# Do I stay? Do I leave? CONFUSED!



## LC77 (Sep 13, 2010)

I will try to make this as short as possible. I am 29 yrs old and my husband is 31. We have been together going on 10 yrs and married for 6. We got married very young. When we got married we were so in love and my world literally revolved around him. Everything I did was for him. I was a very co-dependent person and in some way think this is why he fell in love with me. I come from a family where it was only my mom and I, so to find someone like him who completely adored me and loved my neediness meant the world to me in some crazy way.

Everything was so perfect for a really long time. Or at least I thought it was perfect. We both finished college and started our careers. I was always the go getter in our relationship. Always pushing him to be better. About 3 yrs ago he started putting a lot of pressure on me to have children. I wasn’t ready. This started causing a lot of issues between him, his family and me. Again, I don’t think I realized it until after the fact. Around this time, it got crazy emotional for me and literally from one day to the next I told him I wanted to separate. It came to him as complete surprise. It came to me as a surprise as well. I was literally DONE. I could no longer take coming 2nd in his life.

We separated for about 6 months and a lot of things happened within those 6 months. I very casually saw someone and I believe he did the same thing. We decided to seek counseling (both individually and together) to try to fix our marriage. Ultimately we got back together and again and I made myself believe that I was truly happy and he was meant for me and how idiotic I was to think that I would ever find someone as good as him.

Fast forward to now. Within the last year I have emotionally been miserable. I want to make myself believe that I love him and we are meant to be together but I have so much resentment and anger towards him and his family that the thought of being with him drives me insane. We are so different in every aspect. The way we want to raise our children, religion, political views. You name it, we have different views. I never realized how different we were until after the separation. Until I realized I had a voice in my marriage. Regardless, I am so scared of change and giving up the foundation I/we have created. Every day I make my mind up that I do not want to be in this marriage and every day I try to convince myself that I’m crazy to want out and how I could possibly be so selfish.

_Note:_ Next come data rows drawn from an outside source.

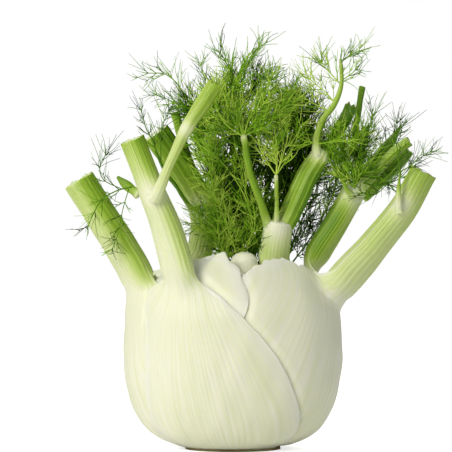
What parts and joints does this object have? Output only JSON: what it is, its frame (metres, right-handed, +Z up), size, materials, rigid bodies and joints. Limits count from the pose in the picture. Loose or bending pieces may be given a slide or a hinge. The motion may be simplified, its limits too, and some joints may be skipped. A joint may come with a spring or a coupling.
{
  "type": "fennel bulb",
  "caption": "Trimmed fresh fennel bulb with overlapping ribbed leaf bases, cut stalks, side stems and feathery fronds, standing on its cut root end.",
  "frame": {"origin": "centre of the flat cut root end the bulb stands on", "axes": "+Z up along the bulb towards its stalks and fronds, -Y the front with the outermost leaf base's middle left of centre, +X the right side"},
  "size_m": [0.169, 0.0767, 0.1851],
  "materials": {
    "white_leaf_base": "moist satin leaf flesh, cream white to pale green",
    "green_stalk": "satin green stalk with fine ribs",
    "frond": "soft feathery green leaf threads",
    "cut_root": "matt cut stem flesh, slightly browned"
  },
  "bodies": {
    "root": {"back_left_leaf": "white_leaf_base", "back_left_slim_stem": "green_stalk", "back_left_stalk_top": "green_stalk", "back_left_stub": "green_stalk", "back_left_twig": "green_stalk", "back_right_low_frond": "frond", "center_back_frond": "frond", "center_front_frond": "frond", "center_leaf": "white_leaf_base", "center_left_frond": "frond", "center_left_stem": "green_stalk", "center_low_frond": "frond", "center_right_cut_stem": "green_stalk", "center_right_strip_stem": "green_stalk", "center_right_tall_stem": "green_stalk", "center_stalk_top": "green_stalk", "center_thin_stem": "green_stalk", "center_top_frond": "frond", "far_left_leaf": "white_leaf_base", "far_left_stub": "green_stalk", "far_right_frond": "frond", "front_left_leaf": "white_leaf_base", "front_left_side_stem": "green_stalk", "heart_bud": "white_leaf_base", "inner_right_back_stem": "green_stalk", "inner_right_frond": "frond", "inner_right_front_stem": "green_stalk", "inner_right_leaf": "white_leaf_base", "inner_right_stalk_top": "green_stalk", "inner_right_thin_stem": "green_stalk", "inner_right_upright_stem": "green_stalk", "left_dark_frond": "frond", "left_side_frond": "frond", "right_frond": "frond", "right_leaf": "white_leaf_base", "right_side_stem": "green_stalk", "stem_base": "cut_root", "top_left_frond": "frond", "top_left_light_frond": "frond", "top_right_frond": "frond"}
  },
  "joints": []
}
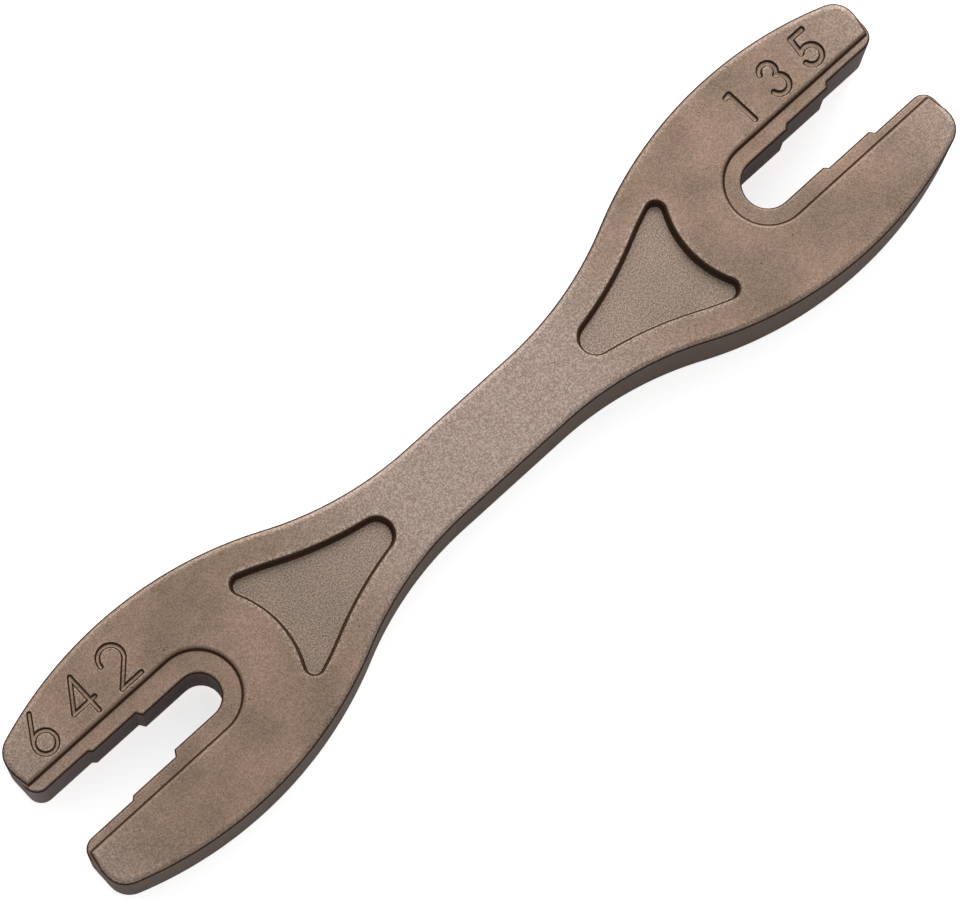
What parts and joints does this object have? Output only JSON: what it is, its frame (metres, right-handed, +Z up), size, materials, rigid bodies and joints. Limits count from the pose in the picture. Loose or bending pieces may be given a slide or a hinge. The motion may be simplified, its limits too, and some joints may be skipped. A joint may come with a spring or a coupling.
{
  "type": "spoke wrench",
  "caption": "Flat spoke wrench with a stepped open slot in each head that grips spoke nipples by their flats.",
  "frame": {"origin": "under the middle of the wrench, on its underside", "axes": "+X along the wrench towards the head with gaps 1, 3 and 5; +Y across it towards the jaws that carry the digits; +Z up out of the face with the digits"},
  "size_m": [0.1128, 0.0238, 0.0095],
  "materials": {
    "bare_steel": "dull, finely pitted, tumbled bare steel"
  },
  "bodies": {
    "root": {"wrench_body": "bare_steel"}
  },
  "joints": []
}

The worst part is that I truly love him. He is my best friend. But we are just so different now. We had a fall out a couple of weeks ago and he asked me if I was still in love with him. I think I am in love with the person I “want” him to be and I think he is in love with the person he fell in love with 10 yrs ago, which I am not anymore. I know marriage is all about compromise, but unfortunately I believe these are the 2 issues that neither of us is willing to compromise on. He even told me that before my life used to revolve around him and now it doesn’t. I am so confused. We both deserve to be happy and we both know living like this is not healthy. In some crazy way I wish he would do something so horrible to piss me off to make it easier for me to leave. But this is not the case. I think we’ve just both grown apart. How do I come to terms with that? How do I know I’m making the right decision and won’t regret it later? I am SO confused! HELP!


----------



## friendly (Sep 21, 2010)

You ain't that confused. I think you already got the answer you wanted but you would hesitate looking around and looking into the past... what do you wanna do is really depends on you. So, go for it!
_Posted via Mobile Device_


----------